At Avoca, we have seen some of the companies we work with apply innovative approaches to breaking down barriers and facilitating better collaboration. Clear discussions centered on partnering for risk mitigation appear to open up new lines of dialogue and innovative approaches.
The endeavor to facilitate collaboration by altering the mindsets of workers has parallels in other parts of the healthcare system. In a hospital, doctors are typically segregated as they were in medical school, putting physicians and surgeons on opposite sides. Yet when a patient goes to a hospital, they just want the most appropriate, skilled group of people to work collectively to treat their condition. Recognizing this, the Cleveland Clinic reorganized its teams around how patients interact with the hospital, and their organization rose to the top of patient satisfaction tables.
In clinical research, the need for intercompany collaboration adds an extra layer of complexity, but sponsors and CROs, like the Cleveland Clinic, are still trying to instill mindsets that facilitate the operationalization of collaboration. The aforementioned joint team is one way to try to achieve this goal. Another is being pursued by a large CRO. The firm has set up a team dedicated to running big trials for small biotechs, a group that can get overlooked by CROs. While Big Pharma companies account for most of the CRO’s sales, the biotech-focused team’s success is tied to different metrics.
The team’s overarching task is to understand and meet the needs of biotechs. By learning to think like a biotech, the team may be able to resolve some of the disconnected perceptions evident in the survey data. Ironically, the CRO is driving toward this goal by siloing off the team from the rest of the company, which only serves to reiterate the complexity of operationalizing collaboration.
RUNNING EXPERIMENTS TO OPERATIONALIZE COLLABORATION
The experience of the large CRO illustrates the naïveté of the gung-ho calls for silo-busting. In a field as complex, multifaceted, and reliant on intellectual property as clinical research, some barriers are needed.
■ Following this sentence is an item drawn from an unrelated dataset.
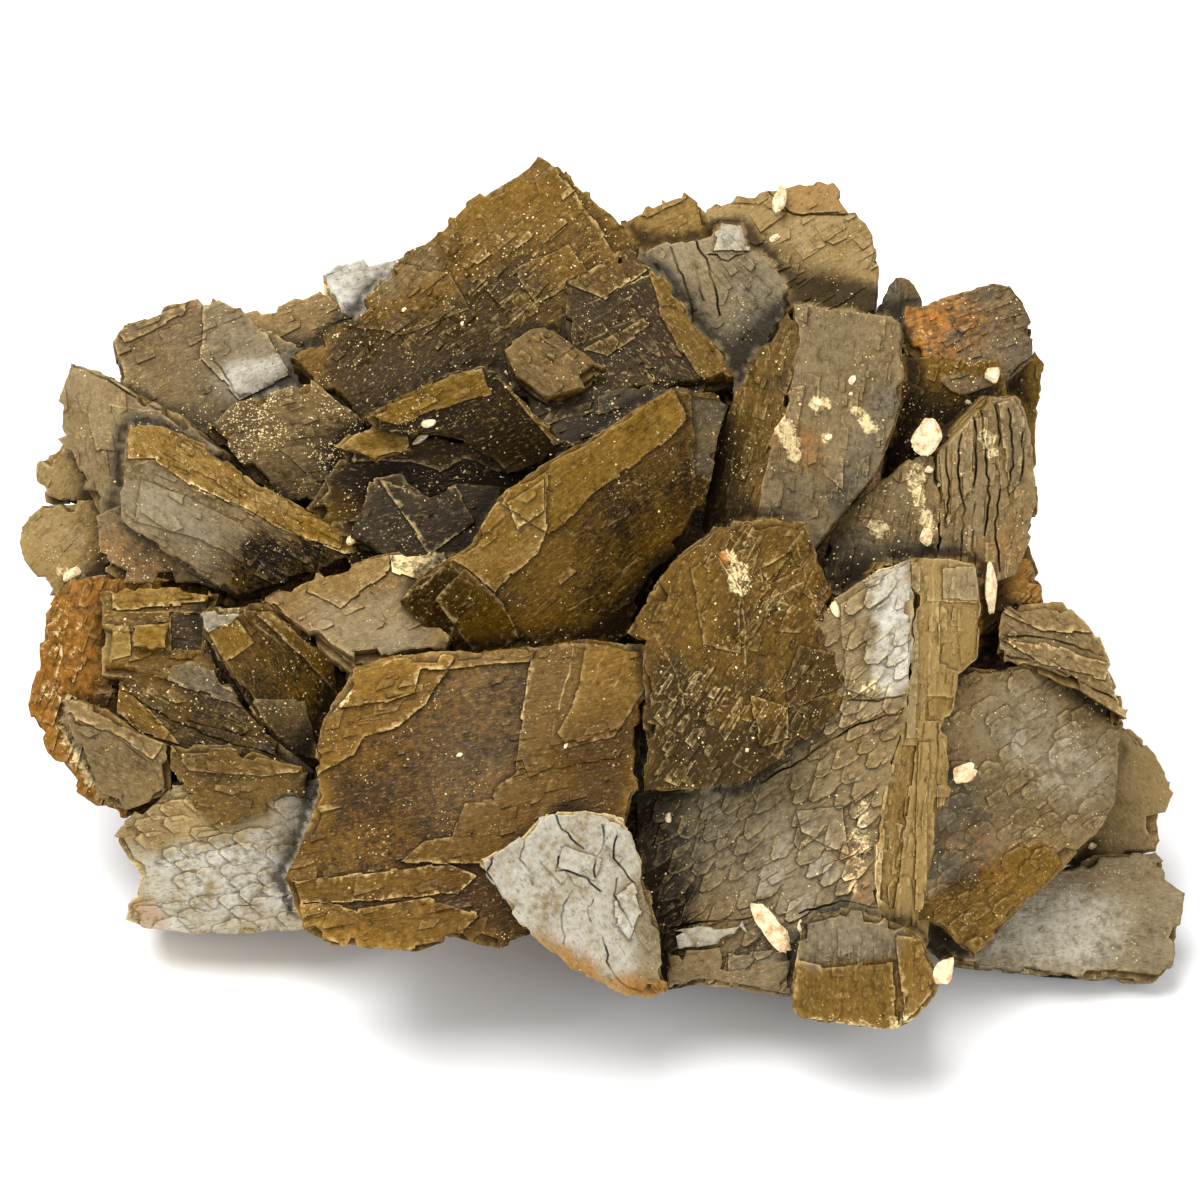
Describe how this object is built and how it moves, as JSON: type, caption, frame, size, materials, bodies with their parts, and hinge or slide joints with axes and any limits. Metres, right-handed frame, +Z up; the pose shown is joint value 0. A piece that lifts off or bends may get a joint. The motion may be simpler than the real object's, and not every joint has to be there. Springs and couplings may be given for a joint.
{
  "type": "siderite crystal cluster",
  "caption": "Siderite mineral specimen: overlapping brown rhomb-shaped crystal blades grown in a low cluster, with small cream carbonate grains, cut flat underneath to rest on a shelf.",
  "frame": {"origin": "on the cut base plane, under the middle of the bounding box", "axes": "+Z up, +X to the right along the cluster's long side, -Y towards the side with the large overhanging blades"},
  "size_m": [0.1168, 0.0846, 0.0585],
  "materials": {
    "siderite": "olive-brown to amber crystal faces with a satin to vitreous lustre",
    "cream_carbonate": "matt cream, rough"
  },
  "bodies": {
    "root": {"siderite_cluster": "siderite", "cream_grain_front": "cream_carbonate", "cream_grain_side": "cream_carbonate", "cream_grain_heel": "cream_carbonate", "cream_grain_cavity": "cream_carbonate", "cream_grain_edge": "cream_carbonate", "cream_grain_top": "cream_carbonate", "cream_grain_orange": "cream_carbonate", "cream_grain_block": "cream_carbonate"}
  },
  "joints": []
}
The challenge for sponsors and CROs is to know which business structures are essential and which are burdens.
Lessons learnt from experiments now under way at sponsors and CROs will shape the path forward, as will analyses of what is working in other industries. Yet the slow progress seen in survey data from the past few years shows we must continue to propose and test hypotheses. If we are to create highly functional and integrated clinical operations that are based on sharing of information between functions and partners, we will need to try and test new ideas. Applying technological Band-Aids to a system that needs surgery will deprive us of true collaboration and insight.